CAMA mandates every public company (Deposit Money Banks are required to be public limited liability companies) to have an Audit Committee (statutory audit committee) in addition to other relevant committees. The Code equally directs every board to have the following committees which shall be headed by a non-executive director: Risk Management Committee; Audit Committee; Board Governance Committee; Nominations Committee.

The Code of Corporate Governance for public companies requires all public companies to have an internal audit function. Where the board fails or decides not to have an internal audit function, substantial reasons must be disclosed in the company’s annual report, with an explanation as to how assurance of effective internal processes and systems such as risk management, internal control, etc., will be secured.

There is no local regulation laid down providing for the segregation of staff used for front-office trading activities from staff used for middle and back-office activities, but banks have, as a matter of internal operational risk-management policy, set down various rules guiding the segregation of staff used for front office trading activities from staff used for middle and back office administration activities.

The extent to which banks outsource their internal functions varies. Nevertheless, the following internal audit functions are normally outsourced by Nigerian banks:

(a) Establishment of an Accounting System.

(b) Monitoring/Supervision of the Accounting System.

(c) Evaluation of Accounting System.

(d) Design of Internal Control System (ICS).

(e) Who will serve as Custodian of ICS.

(f) Soundness, Adequacy & Application of ICS.

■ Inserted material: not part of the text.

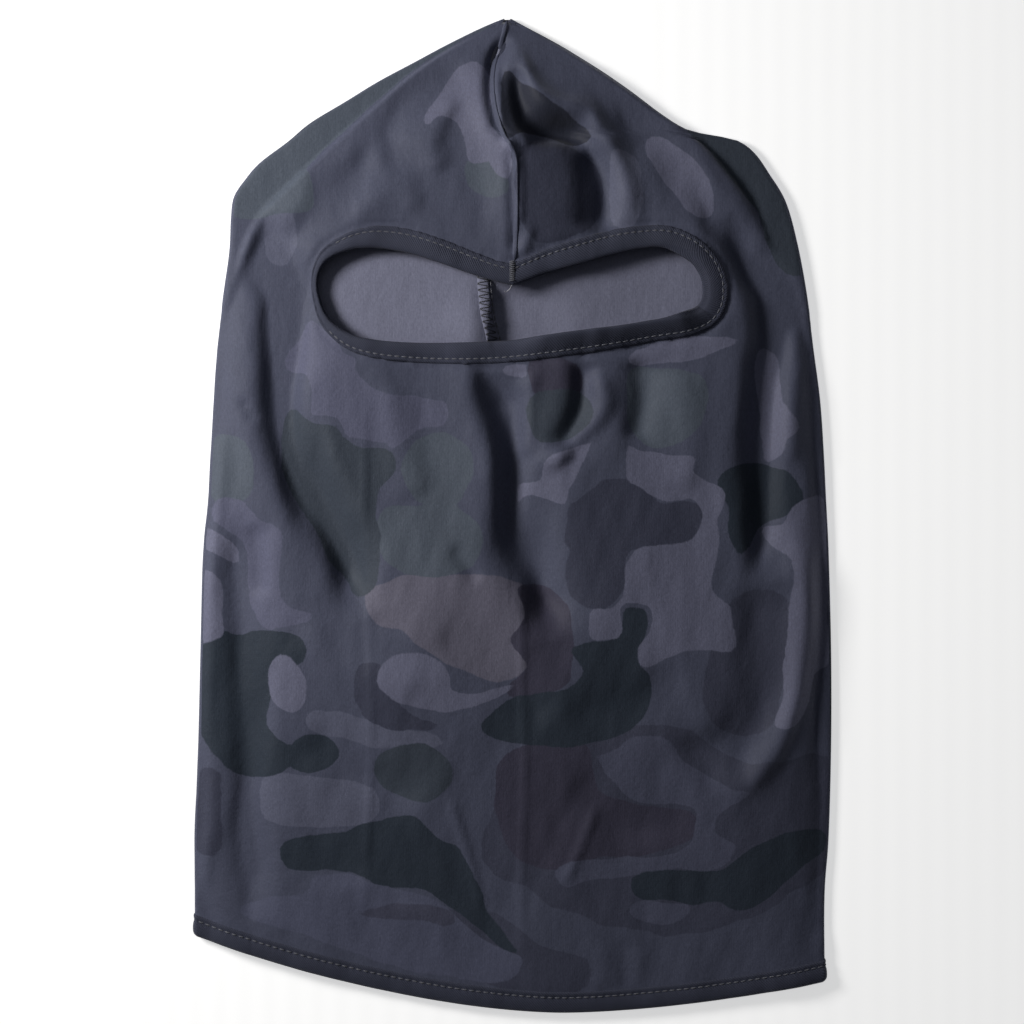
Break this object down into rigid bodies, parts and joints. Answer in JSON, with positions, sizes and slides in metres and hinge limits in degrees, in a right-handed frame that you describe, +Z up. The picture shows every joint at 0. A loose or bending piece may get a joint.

(g) Ensuring Compliance with Established Policies, Plans & Procedures.

(h) Examination of Financial Report before External Audit.

(i)    Economy, Efficiency & Effectiveness of Operations.

(j)    Verifying the Existence of Assets.

(k)   Conducting Special Investigations.

(l)    Detailed Test of Transaction & Balances.

(m) Human Resource Management.

(n) Security of Documents (e.g. audit trail).

(o) Security of Information Technology (IT) Database.